Statutory profit after tax for the six months was $3.32 billion, up 14%, and within analyst forecasts.

The ANZ, the first of the big four to report half years results, sounded a warning about increased regulation ahead and the impact of the royal commission now investigating a series of scandal in the financial services sector.

Return on equity increased 32 bps to 11.9% with cash earnings per Share up 4% to 119.4 cents. Cred impairment charges fell $408 million from $720 million a year ago.

“This result demonstrates our strategy to build a better balanced, better capitalised and simpler bank is delivering results for customers and shareholders despite continued headwinds for the sector,” says CEO Shayne Elliott.

Staff numbers fell 4466 over the six months to 41,580.

He expects revenue growth for the second half of 2018 to continue to be constrained by intense competition as well by increased regulation.

“Australia’s economic growth is expected to pick up in the coming year, led by a broad lift in the business sector and additional stimulus from public spending,” he says.

“However, historically high levels of household debt and low wage growth will offset some of the positive impact of recent strong employment data, so consumers are likely to remain cautious.

“The difficult trading conditions we originally forecast in 2016 are expected to continue for the foreseeable future.

“This reinforces the decision we took to focus our business on areas where we can deliver exceptional customer outcomes, solve real customer needs and generate a decent return for shareholders. Our focused strategy of simplification and digital transformation remains appropriate.”
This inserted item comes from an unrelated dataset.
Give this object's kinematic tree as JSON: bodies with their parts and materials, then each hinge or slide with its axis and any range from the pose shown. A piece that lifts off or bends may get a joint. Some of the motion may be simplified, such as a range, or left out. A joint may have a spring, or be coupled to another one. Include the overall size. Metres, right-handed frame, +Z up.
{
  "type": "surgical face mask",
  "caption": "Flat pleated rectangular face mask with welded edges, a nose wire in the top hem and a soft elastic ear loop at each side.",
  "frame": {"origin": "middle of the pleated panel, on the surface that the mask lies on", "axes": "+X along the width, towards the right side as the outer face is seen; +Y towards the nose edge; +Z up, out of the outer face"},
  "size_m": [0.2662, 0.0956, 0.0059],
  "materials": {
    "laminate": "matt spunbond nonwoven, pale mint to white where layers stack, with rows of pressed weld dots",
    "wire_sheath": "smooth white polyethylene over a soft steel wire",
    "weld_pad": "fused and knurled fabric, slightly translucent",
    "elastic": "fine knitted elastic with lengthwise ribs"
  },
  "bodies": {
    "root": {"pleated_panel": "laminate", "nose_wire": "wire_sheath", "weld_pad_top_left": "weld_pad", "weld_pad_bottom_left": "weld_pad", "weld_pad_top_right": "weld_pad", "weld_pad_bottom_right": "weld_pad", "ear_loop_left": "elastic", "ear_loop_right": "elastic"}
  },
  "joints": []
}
The bank expects external legal costs for the financial services Royal Commission to be around $50 million.

“The Royal Commission into Financial Services in Australia will also continue to have an impact on the sector,” says Elliott.

“ANZ will learn from this Inquiry and continue to take real action to restore trust within the community. We’re committed to playing our part and will continue to engage with the Commission in an open, constructive and transparent manner.”

The bank declared a steady fully franked interim dividend of 80 cents a share, a payout ratio of 66% of cash profit.